We aren’t told if the fig tree comes through the next year, but we assume so. Whole sermons are written on the “God of Second Chances” based on this Scripture.
The idea of second chances, repentance, forgiveness, was not new with the Jews and the Christians. Anthropologists would remind us that the Pagan community had traditions which were, on the surface, similar. Ceremonial meals involving real and symbolic blood, death and resurrection rituals welcoming spring were familiar to everyone. But Jesus, and the Apostle Paul, were not celebrating spring – they were Jews, steeped in the traditions of their forefathers. And the Jewish way of worship almost always included self-examination, repentance, forgiveness, prayers of thanksgiving, and special foods prepared in special ways.

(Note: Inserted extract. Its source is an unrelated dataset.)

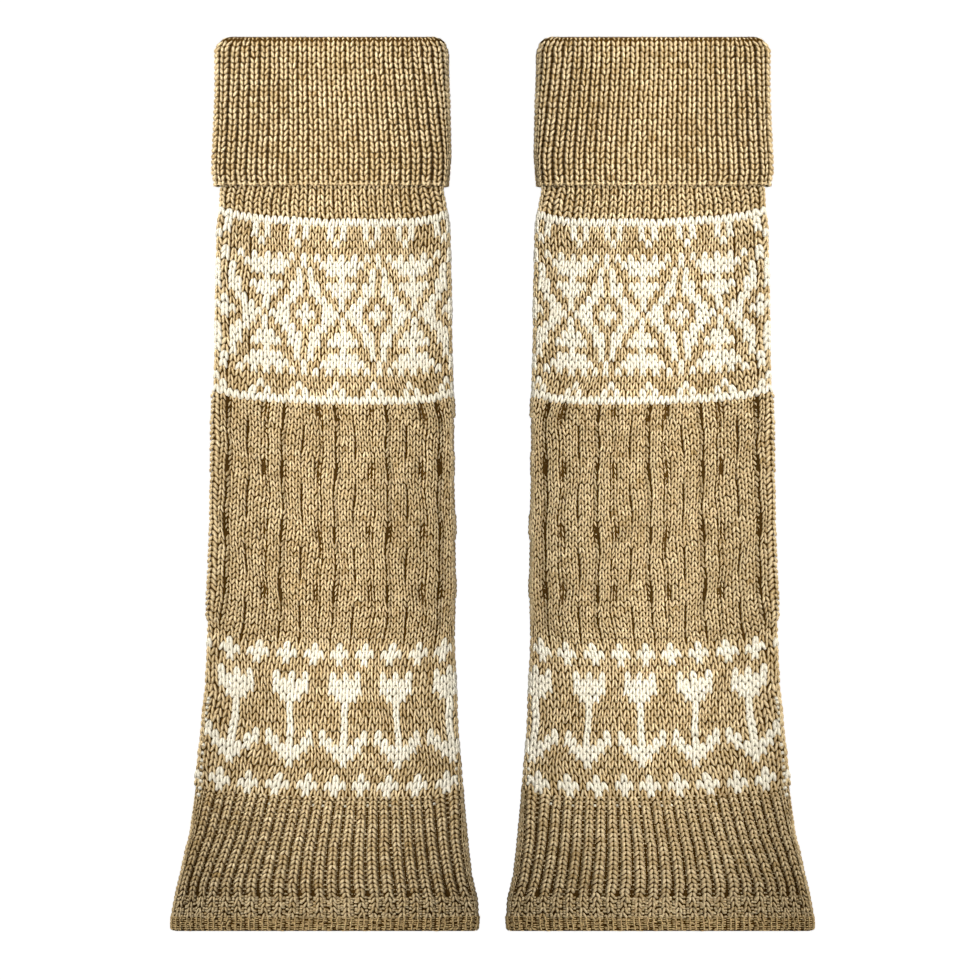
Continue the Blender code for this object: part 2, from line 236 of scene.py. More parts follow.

The early Christians had a special place for food in their gatherings, as well. The Christian gathering almost always included a potluck, in fact, the potluck or “agape, love feast” was the worship service – also serving as a social action program. The program provided both religious fellowship as well as charity for the poor and the widows of the community. Guests, you see, were encouraged to take home the leftovers at the end of the meal.
The early Christian agape meals looked a lot like the traditional Jewish family formal dinner, frankly. The family or group of friends would gather for supper, before sundown, at home or other suitable house. After preliminary hors d’oevres, including wine, the company reclined or sat at a table for the main meal.
The head of the group formally began the meal by praying over the bread which was then broken and distributed, giving thanks to God. During the meal, conversation, though possibly upbeat, was devoted to religious topics. The Last Supper of Jesus may have been much like this, if not an actual Passover meal.
But by the second century, the agape meal had pretty much been superseded in the church by the Eucharist, a memorial to the Lord’s Passion during Holy Week. Eucharist is Greek for “thanksgiving.” Here, in the Roman Catholic understanding, the bread of life becomes the real body of Christ, and the wine becomes the actual blood, symbolizing the Blood of the Sacrificial Lamb of the Exodus and the blood of Jesus, the Lamb of God of the new covenant. Protestants, on the other hand, see and understand these things as symbols.
The concept of the Communion of Saints also grew in the early church. This is a way of looking at Communion that, for me, brings a lot of spiritual meaning. It’s not just us, those sitting in this particular sanctuary, who are about to remember our Lord through the breaking of bread and drinking the wine. It’s all Christians, perhaps all people, the living and the dead, those on earth and in heaven, those who are yet to come – the whole “mystical body” of Christ through time – sharing at the Lord’s Table. Christ is with us at this moment and so are they. It’s a joyful, yet solemn, time together.
Each of us experiences the Lord’s Supper a bit differently, I suppose, based on our religious upbringing and our developing understandings. But I would offer today that as we prepare to break bread together, we recognize our need for repentance, a desire to make amends, do better, love our neighbor and our God, to live lives worthy of being members of the Family of God.
And, as we drink the wine of the New Covenant, let us also recognize that God is a God of Love. A God of Grace, a God who offers abundant second chances, a God who presides over the family table, calling us all, each one of his prodigal children, to join in the family feast. Amen.
Would the Servers come forward, please?